Frequently asked questions
What are the four Grand Slam tournaments in tennis?+
The four Grand Slams are the Australian Open (January, Melbourne), the French Open (May–June, Paris), Wimbledon (June–July, London), and the US Open (August–September, New York).
What is a Calendar Grand Slam in tennis?+
A Calendar Grand Slam means a player wins all four major titles within the same calendar year. It is one of the rarest achievements in the sport — only a handful of players have ever accomplished it in singles.
How many sets are played in Grand Slam matches?+
Men's singles Grand Slam matches are best-of-five sets. Women's singles and doubles matches across all four Slams are best-of-three sets.

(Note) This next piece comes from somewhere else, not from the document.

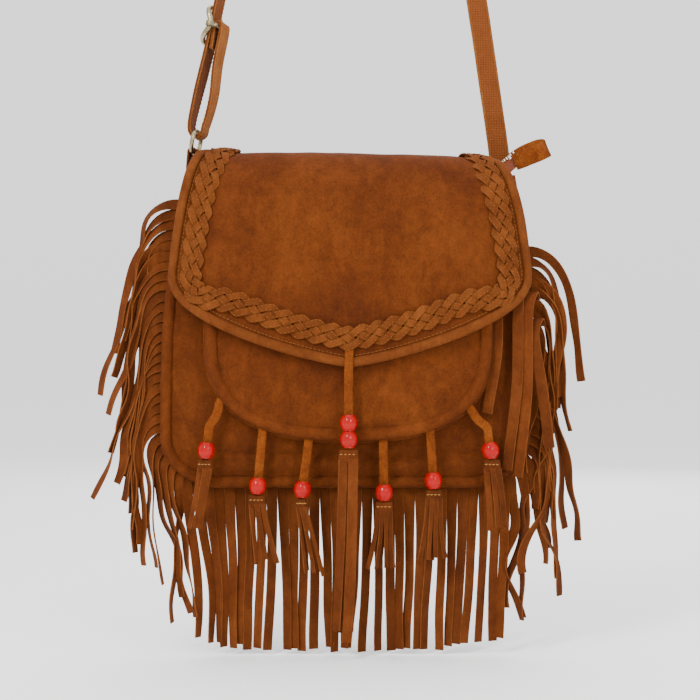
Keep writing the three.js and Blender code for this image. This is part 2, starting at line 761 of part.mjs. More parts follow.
const strapPoints = [
  at(120, -31.6, -66),
  at(120, -35, -46),
  at(120, -34, -24),
  at(119, -31, -2),
  at(109.3, -24, 64),
  at(99.4, -18, 126),
  at(79, -11, 240),
  at(53, -4, 370),
  ...[0.2, 0.7, 1.2, 1.7, 2.3].map(over),
  onStrand(0),
  ...[0.25, 0.5, 0.75, 0.9, 1].map((t) => onStrand(t * strandLength)),
  at(-113.5, 0, 66),
  at(-119, 0, 44),
  ringTop.clone().add(new THREE.Vector3(-5.6, 0, 4)),
  ringTop.clone().add(new THREE.Vector3(-4.6, 0, -1.8)),
  ringTop.clone().add(new THREE.Vector3(-0.4, 0, -4.6)),
  ringTop.clone().add(new THREE.Vector3(4.2, 0, -2.2)),
  ringTop.clone().add(new THREE.Vector3(5.8, 0, 3.6)),
];
// The strap's left side is turned about its own line, less at the ring than above it.
const TURN = { strap: 0.32, ring: 0.176, low: 20, high: 65, hangFade: 150 };
const strapTurn = (z) => {
  const turn = mix(TURN.ring, TURN.strap, ease((z - TURN.low) / (TURN.high - TURN.low)));
  return turn * ease((hangCentre - 30 - z) / TURN.hangFade);
};
function turned(geometry, turnAt) {
  const position = geometry.getAttribute("position");
  const p = new THREE.Vector3();
  for (let i = 0; i < position.count; i++) {
    p.fromBufferAttribute(position, i);
    const turn = p.x < 0 ? turnAt(p.z) : 0;
    p.sub(strandTop).applyAxisAngle(strandDown, turn).add(strandTop);
    position.setXYZ(i, p.x, p.y, p.z);
  }
  return geometry;
}

const strapCurve = new THREE.CatmullRomCurve3(strapPoints, false, "centripetal");
const strapPath = strapCurve.getPoints(92);
// The strap faces the front where it leaves the bag, and turns a quarter on its way up to the hanging point.
const strapAcross = (_, p) => {
  const twist = p.x > 0 ? ease((p.z - 130) / 280) : 1;
  const angle = (twist * Math.PI) / 2;
  return new THREE.Vector3(Math.cos(angle), Math.sin(angle), 0);
};
const strapSection = flat(STRAP.width, STRAP.thick);
add("strap", turned(sweep(strapPath, strapSection, strapAcross), strapTurn), "split");

// The strap's own end comes back up from the ring and is sewn round the slider's middle bar.
const sliderCentre = onStrand(strandLength - 16);
const sliderOut = new THREE.Vector3(strandDown.z, 0, -strandDown.x).multiplyScalar(-1);
const barOffset = STRAP.thick / 2 + GAP + STRAP.thick + GAP + 1.6;
const barCentre = sliderCentre.clone().addScaledVector(sliderOut, barOffset);
const wrap = 1.6 + GAP + STRAP.thick / 2;
const returnPoints = [
  ringTop.clone().add(new THREE.Vector3(6.6, 0, 5.6)),
  at(-104.2, 0, 48),
  at(-101.6, 0, 72),
  barCentre.clone().addScaledVector(sliderOut, wrap).addScaledVector(strandDown, 2.5),
  barCentre.clone().addScaledVector(sliderOut, wrap * 0.75).addScaledVector(strandDown, -wrap * 0.66),
  barCentre.clone().addScaledVector(strandDown, -wrap),
  barCentre.clone().addScaledVector(sliderOut, -wrap * 0.75).addScaledVector(strandDown, -wrap * 0.66),
  barCentre.clone().addScaledVector(sliderOut, -wrap).addScaledVector(strandDown, 1),
  barCentre.clone().addScaledVector(sliderOut, -wrap + 0.6).addScaledVector(strandDown, 5),
  barCentre.clone().addScaledVector(sliderOut, -wrap + 1.6).addScaledVector(strandDown, 18),
];
const returnCurve = new THREE.CatmullRomCurve3(returnPoints, false, "centripetal");
const returnSweep = sweep(returnCurve.getSpacedPoints(34), strapSection, at(0, 1, 0));
add("strap_end", turned(returnSweep, strapTurn), "split");

// The ring is a rounded rectangle of wire that stands in the plane of its lean and the bag's depth.
function wireLoop(long, wide, corner) {
  const shape = new THREE.Path();
  const [a, b] = [wide / 2, long / 2];
  shape.moveTo(a, -b + corner).lineTo(a, b - corner).absarc(a - corner, b - corner, corner, 0, Math.PI / 2);
  shape.lineTo(-a + corner, b).absarc(-a + corner, b - corner, corner, Math.PI / 2, Math.PI);
  shape.lineTo(-a, -b + corner).absarc(-a + corner, -b + corner, corner, Math.PI, 1.5 * Math.PI);
  shape.lineTo(a - corner, -b).absarc(a - corner, -b + corner, corner, 1.5 * Math.PI, 2 * Math.PI);
  const points = shape.getSpacedPoints(28);
  points.pop();
  return points;
}
const ringPath = wireLoop(RING.high, RING.wide, 6).map((p) =>
  ringCentre.clone().add(new THREE.Vector3(0, p.x, 0)).addScaledVector(ringUp, p.y),
);
const wire = oval(2 * BRASS_WIRE, 2 * BRASS_WIRE);
const ringNormal = new THREE.Vector3(Math.cos(RING.lean), 0, -Math.sin(RING.lean));
add("strap_ring", turned(sweep(ringPath, wire, ringNormal, true), () => TURN.ring), "brass");

// The slider's end bars lie in front of the strap and its middle bar behind, joined by bowed side rails.
const SLIDE = { long: 28, wide: 23 };
const endOffset = -(STRAP.thick / 2 + GAP + BRASS_WIRE);
const sliderPath = wireLoop(SLIDE.long, SLIDE.wide, 8).map((p) => {
  const bow = mix(1.6, endOffset, ease(Math.abs(p.y) / (SLIDE.long / 2)));
  return sliderCentre
    .clone()
    .add(new THREE.Vector3(0, p.x, 0))
    .addScaledVector(strandDown, p.y)
    .addScaledVector(sliderOut, bow);
});
const barPath = [-1, -0.97, -0.8, 0.8, 0.97, 1].map((t) => {
  const inward = ease(Math.min(1, (1 - Math.abs(t)) * 5));
  return sliderCentre
    .clone()
    .add(new THREE.Vector3(0, (t * SLIDE.wide) / 2, 0))
    .addScaledVector(sliderOut, mix(1.6, barOffset, inward));
});
const sliderFrame = sweep(sliderPath, wire, sliderOut, true);
const sliderGeometry = join([sliderFrame, sweep(barPath, oval(3.2, 3.2), sliderOut)]);
add("strap_slider", turned(sliderGeometry, () => TURN.strap), "brass");

// A tab of suede holds the ring's lower bar and straddles the top end of the gusset.
const tabBend = BRASS_WIRE + GAP + SUEDE / 2;
const tabPath = [
  at(-128, 0, -38),
  at(-125.3, 0, -22),
  at(-124.6, 0, -8),
  ...steps(6).map((t) => {
    const angle = Math.PI * (1.08 - t * 1.16);
    return ringFoot.clone().add(new THREE.Vector3(tabBend * Math.cos(angle), 0, tabBend * Math.sin(angle)));
  }),
  at(-119.8, 0, -8),
  at(-120, 0, -20),
];
const tabCurve = new THREE.CatmullRomCurve3(tabPath, false, "centripetal");
const tabTurn = (z) => TURN.ring * ease((z + 14) / 10);
const tabGeometry = sweep(tabCurve.getSpacedPoints(26), flat(13, SUEDE), at(0, 1, 0));
add("ring_tab", turned(tabGeometry, tabTurn), "suede");

export default root;
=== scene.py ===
"""Looks of the fringed suede shoulder bag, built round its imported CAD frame.

Shapes are worked out in millimetres in the bag's own frame, as (x, depth, z): depth is towards the front,
and z is 0 at the bag's top. place() turns them into the shared frame, in metres, whose origin is the strap's
hanging point.
"""

import math
import random

import bmesh
import bpy
import numpy as np
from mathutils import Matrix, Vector, noise


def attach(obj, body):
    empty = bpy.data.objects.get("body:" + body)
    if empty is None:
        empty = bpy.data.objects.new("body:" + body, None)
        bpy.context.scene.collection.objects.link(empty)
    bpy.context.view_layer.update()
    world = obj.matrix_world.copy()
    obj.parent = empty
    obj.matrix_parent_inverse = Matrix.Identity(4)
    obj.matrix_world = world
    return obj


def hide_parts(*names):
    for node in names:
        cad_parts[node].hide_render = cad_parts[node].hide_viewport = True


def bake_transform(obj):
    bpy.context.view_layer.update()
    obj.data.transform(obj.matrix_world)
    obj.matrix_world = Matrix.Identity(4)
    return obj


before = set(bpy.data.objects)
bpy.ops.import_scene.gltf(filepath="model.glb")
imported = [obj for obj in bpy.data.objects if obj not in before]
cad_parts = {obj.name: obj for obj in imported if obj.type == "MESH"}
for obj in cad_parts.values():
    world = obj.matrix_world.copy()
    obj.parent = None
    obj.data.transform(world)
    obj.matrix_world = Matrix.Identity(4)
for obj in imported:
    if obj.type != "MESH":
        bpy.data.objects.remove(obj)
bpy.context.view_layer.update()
random.seed(11)

DROP = 500.0  # from the hanging point to the bag's top
TOP, BOTTOM = -16.0, -253.0  # heights of the seam's ends and of its lowest stretch
HALF_TOP, HALF_LOW, CORNER = 126.0, 140.0, 40.0  # half widths of the body, and its lower corners
SEAM_TOP, SEAM_LOW = 20.0, 28.0  # how far the seams stand from the bag's middle, above and below
PIPING = 4.5  # radius
SUEDE = 1.6  # thickness
FRINGE_THICK = 1.15
STRIP = 7.6  # width of a fringe strip
FRINGE_LONG = 123.0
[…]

Who was the last man to win the Calendar Grand Slam?+
Rod Laver of Australia, in 1969, when he won all four majors in a single year during the Open Era. He had also done it in 1962 as an amateur. No man has completed a Calendar Grand Slam since, though Novak Djokovic won three of the four in 2021.
What is the difference between a Career and a Calendar Grand Slam?+
A Career Grand Slam means winning each of the four majors at least once across a career, in any years. A Calendar Grand Slam means winning all four in the same calendar year, which is far rarer and one of the hardest feats in the sport.
What is a Golden Slam in tennis?+
A Golden Slam means winning all four Grand Slam singles titles plus Olympic singles gold in the same calendar year. Steffi Graf achieved it in 1988 and remains the only singles player, male or female, ever to have done so.
Why do the four Grand Slams use different surfaces?+
Each major grew from its own national tradition: the Australian and US Opens are on hard courts, the French Open on clay, and Wimbledon on grass. The variety tests different skills, which is why players who win across all four are rated among the most complete ever.